Nano-architectured mesoporous silica decorated with ultrafine Co3O4 toward an efficient way to delaying ignition and improving fire retardancy of polystyrene

Aiming to impart polystyrene (PS) with delayed ignition and improved fire retardancy, mesoporous silica SBA-15 decorated with Co3O4 ultrafine nanoparticles (SBA-15@Co3O4) was nano-architectured successfully via multi-step microwave radiation approach. The design principles included: 1) SBA-15 offered the absorbing and labyrinth effect of volatiles 2) the homogeneous and ultrafine dispersion of Co3O4 on SBA-15 interior walls endowed more interacting sites to volatiles.
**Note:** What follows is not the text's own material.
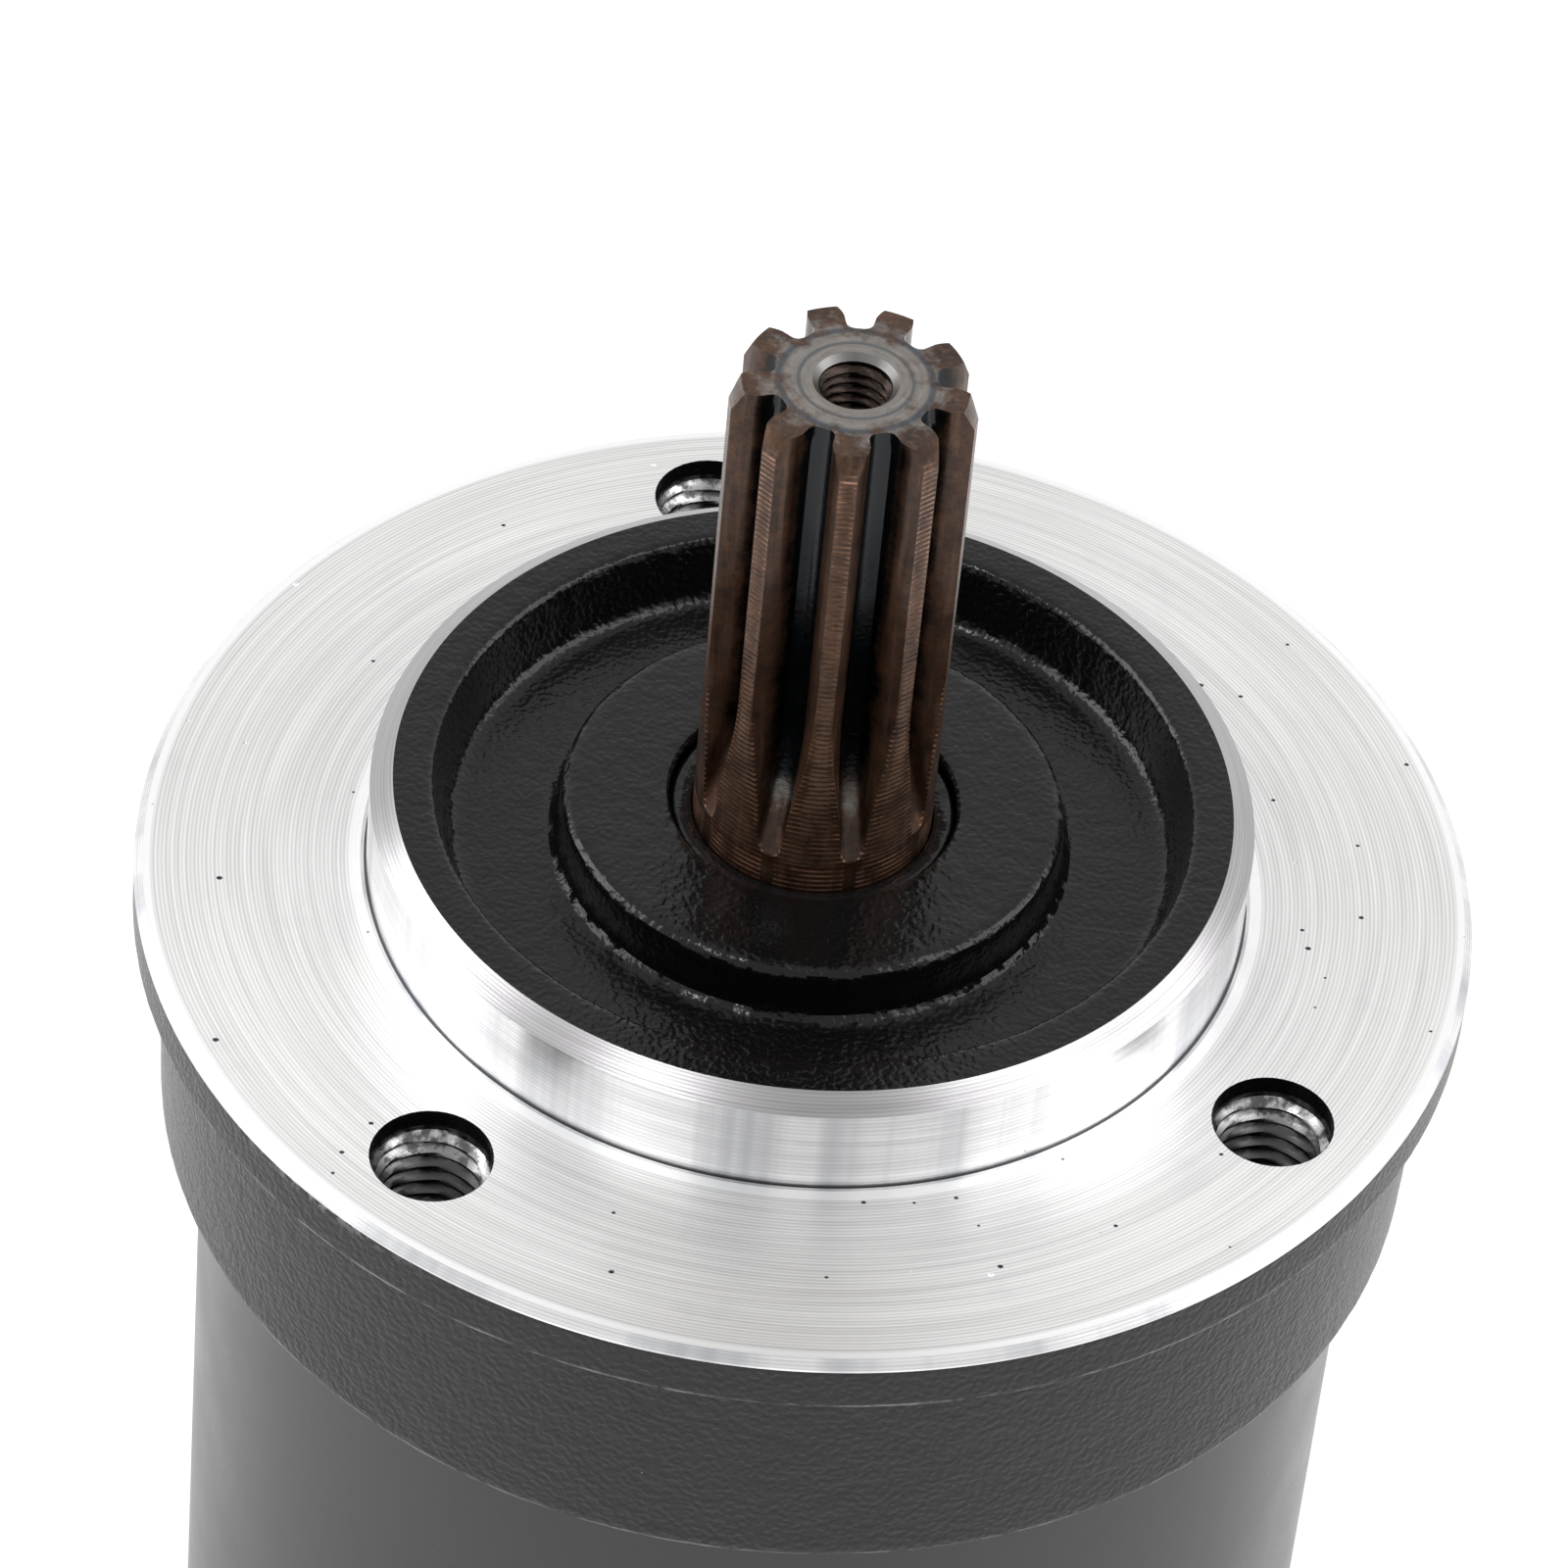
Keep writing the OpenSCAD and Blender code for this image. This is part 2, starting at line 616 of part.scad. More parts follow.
front_housing();
ring_gear_tube();
motor_adapter();
adapter_screws();
access_plug();
front_o_ring();
adapter_o_ring();
output_seal();
output_seal_spring();
input_seal();
front_bearing_outer();
front_bearing_inner();
front_bearing_balls();
front_bearing_cage();
rear_bearing_outer();
rear_bearing_inner();
rear_bearing_balls();
rear_bearing_cage();
input_bearing_outer();
input_bearing_inner();
input_bearing_balls();
input_bearing_cage();
rear_bearing_circlip();
input_bearing_circlip();
shaft_circlip();
input_shaft_circlip();
bearing_spacer();
output_shaft();
output_carrier();
output_carrier_plate();
carrier_screws();
output_planet_pins();
output_thrust_washers();
output_thrust_pad();
output_planet(0);  // output_planet_1
output_planet(1);  // output_planet_2
output_planet(2);  // output_planet_3
output_bush(0);  // output_bush_1
output_bush(1);  // output_bush_2
output_bush(2);  // output_bush_3
output_sun();
input_carrier();
input_planet_pins();
input_thrust_washers();
input_pin_clips();
input_planet(0);  // input_planet_1
input_planet(1);  // input_planet_2
input_planet(2);  // input_planet_3
input_bush(0);  // input_bush_1
input_bush(1);  // input_bush_2
input_bush(2);  // input_bush_3
input_shaft();
clamp_collar();
clamp_screw();
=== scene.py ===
"""Looks of the planetary gearbox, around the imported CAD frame. Lengths are in mm until a mesh is made."""

import math

import bmesh
import bpy
import numpy as np
from mathutils import Matrix, Vector, geometry


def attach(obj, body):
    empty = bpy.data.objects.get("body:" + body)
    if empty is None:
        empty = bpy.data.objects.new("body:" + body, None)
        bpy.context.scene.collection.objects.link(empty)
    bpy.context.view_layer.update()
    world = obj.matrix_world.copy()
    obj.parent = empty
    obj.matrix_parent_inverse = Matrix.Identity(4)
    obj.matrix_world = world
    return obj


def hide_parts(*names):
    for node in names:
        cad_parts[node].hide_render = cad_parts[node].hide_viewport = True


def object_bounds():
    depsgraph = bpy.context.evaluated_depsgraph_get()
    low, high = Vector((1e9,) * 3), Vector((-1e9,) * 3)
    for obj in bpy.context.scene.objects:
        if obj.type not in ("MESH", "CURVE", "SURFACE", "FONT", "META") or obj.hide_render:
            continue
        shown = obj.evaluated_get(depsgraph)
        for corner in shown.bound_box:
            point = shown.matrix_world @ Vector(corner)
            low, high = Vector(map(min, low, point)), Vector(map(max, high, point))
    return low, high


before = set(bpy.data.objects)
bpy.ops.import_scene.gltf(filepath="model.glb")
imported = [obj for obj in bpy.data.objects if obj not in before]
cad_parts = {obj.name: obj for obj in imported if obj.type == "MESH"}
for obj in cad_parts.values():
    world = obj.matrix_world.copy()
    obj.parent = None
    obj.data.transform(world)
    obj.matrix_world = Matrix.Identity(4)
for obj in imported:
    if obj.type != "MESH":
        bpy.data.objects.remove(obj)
CAD_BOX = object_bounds()
MM = 0.001
TAU = 2 * math.pi
LATTICE = np.random.RandomState(11).rand(32, 32, 32)
TEETH, FIRST_TOOTH = 9, math.radians(31)


# ---------------------------------------------------------------- mesh helpers


def value_noise(points, size):
    """Smooth noise from -1 to 1 at each point, with lumps about that size."""
    q = points / size
    i = np.floor(q).astype(int)
    f = q - i
    f = f * f * (3 - 2 * f)
    total = np.zeros(len(points))
    for corner in np.ndindex(2, 2, 2):
        weight = np.prod(np.where(np.array(corner), f, 1 - f), axis=1)
        total += weight * LATTICE[tuple(((i + corner) % 32).T)]
    return 2 * total - 1


def circle(r, z, n, centre=(0.0, 0.0)):
    a = np.arange(n) * TAU / n
    return np.column_stack([centre[0] + r * np.cos(a), centre[1] + r * np.sin(a), np.full(n, float(z))])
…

In detail, the obtained SBA-15@Co3O4 was firstly verified using FTIR, Raman, XRD, SEM, TEM and N-2 sorption measurement. Compared with neat PS and PS/SBA-15 composites, PS composites with SBA-15@Co3O4 demonstrated significantly enhanced thermal and thermo-oxidation stability. Meanwhile, PS composite with 2 wt% SBA-15@Co3O4 (PS/2SBA-15@Co3O4) had a notably better fire retardancy with time to ignition (TTI) value of 116 +/- 2 s, which was obviously higher than those of PS (98 +/- 1 s) and PS/2SBA-15 (106 +/- 1 s). Thermogravimetric analysis coupled with FTIR (TG-FTIR) and mass spectrometry (TG-MS) measurement revealed the probable mechanism of reduced heat release and delayed TTI, which was involved in the adsorption-desorption-combustion mode. Moreover, tensile test illustrated that SBA-15@Co3O4 notably improved the mechanical property of PS. Through this study, nano-architecture of functionalized hybrid offered a novel idea to delay ignition, decrease flammability while improve the mechanical properties for polymeric materials.